Perth and Kinross Council has been called out by the Information Commissioner for attempting to conceal information from a Freedom of Information Request. This is the first time that the Commissioner has made a formal ‘practice recommendation’ of a Local Authority, though several such warnings have been handed down to the Scottish Government in recent years.

The council responded to a 2024 appeal to an earlier request where someone had asked for information about a management restructuring in the Council by saying that they held no information relating to the request.

The appeal found that the Council had interpreted the FOI too narrowly, and a subsequent investigation found that the Council had been concealing the information from potential FOI requests by holding meetings verbally and not keeping adequate records.

This is a massive failure of transparency and governance. Unless the public can see not just which decisions are made by the Government but also how they are made, we cannot hold our elected and appointed officials to account and cannot properly scrutinise their performance.

The problem of narrow-scoping of FOI responses is a pervasive one. In years past, it was not uncommon in our experience for an FOI request to be returned with the response “this department does not hold the requested information” despite the information actually being held in the department next door (good practice now mandates that if this happens, then the FOI request should be transferred to the ‘correct’ desk or the requester is advised where they should send their request instead). A more recent request we made of the Scottish Government came back full of redactions to almost an entire document under the guise of the information being “out of scope” of the question – a followup FOI request revealed all of that information, which meant that great effort was put into redacting a document that was full of information that could have and should have been made public but was only made public after the appropriate magic question was asked.

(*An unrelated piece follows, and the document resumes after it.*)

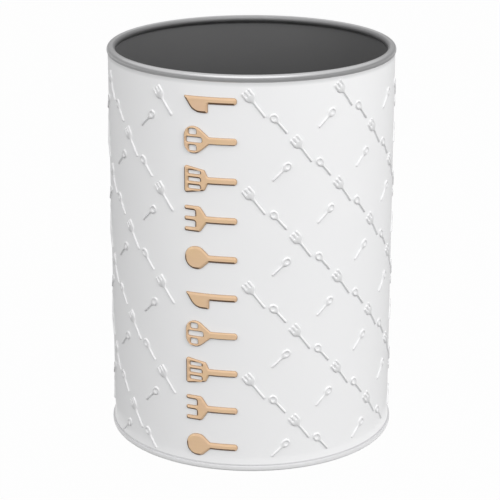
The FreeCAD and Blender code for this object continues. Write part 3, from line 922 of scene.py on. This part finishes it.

Worse in this story’s case, however, is the implication that information was being handled in such a way as to deliberately make it harder to release under an FOI request, such as by only discussing the matters verbally and by not minuting the meetings. The Commissioner was quite correct to state that this behaviour undermines our FOI rights.

It cannot be stressed hard enough that public information is OUR information. We, the public, have a right to see it and to scrutinise it. It belongs to us, not to the officials who want to keep it hidden.

But it is far too easy to keep that information hidden under current practices, and especially when said officials have a vested interest in hiding it. Just last month, the Scottish Government voted against a Bill that would have made the proactive publication of public data a legal mandate rather than the voluntary good practice it currently is, despite not following that good practice nearly well enough (which was one of the motivating factors for the Bill).

This is the key problem with current FOI legislation. Public information – YOUR information – is too easy to conceal because it isn’t required to be released unless you ask the correct question to unlock it. That question might be difficult to ask because to ask it, you need to have some idea that the information even exists. And even if it does and you do ask, it’s apparently easy for it to be hidden anyway by simply not writing it down until you’re caught not following the rules.

There is only one solution to this. Freedom of Information must be expanded to a “Glass Wall” principle where ALL public information is recorded and published without us having to ask for it. All meetings are not just minuted but recorded – especially lobbying meetings. All contracts with private operators must be published after being signed. Any public official caught trying to backchannel discussions to avoid release (such as via auto-deleting WhatsApp messages) must be censured.

Our very democracy depends on the public being able to hold our officials to account for their decisions. Freedom of Information means freedom for us too.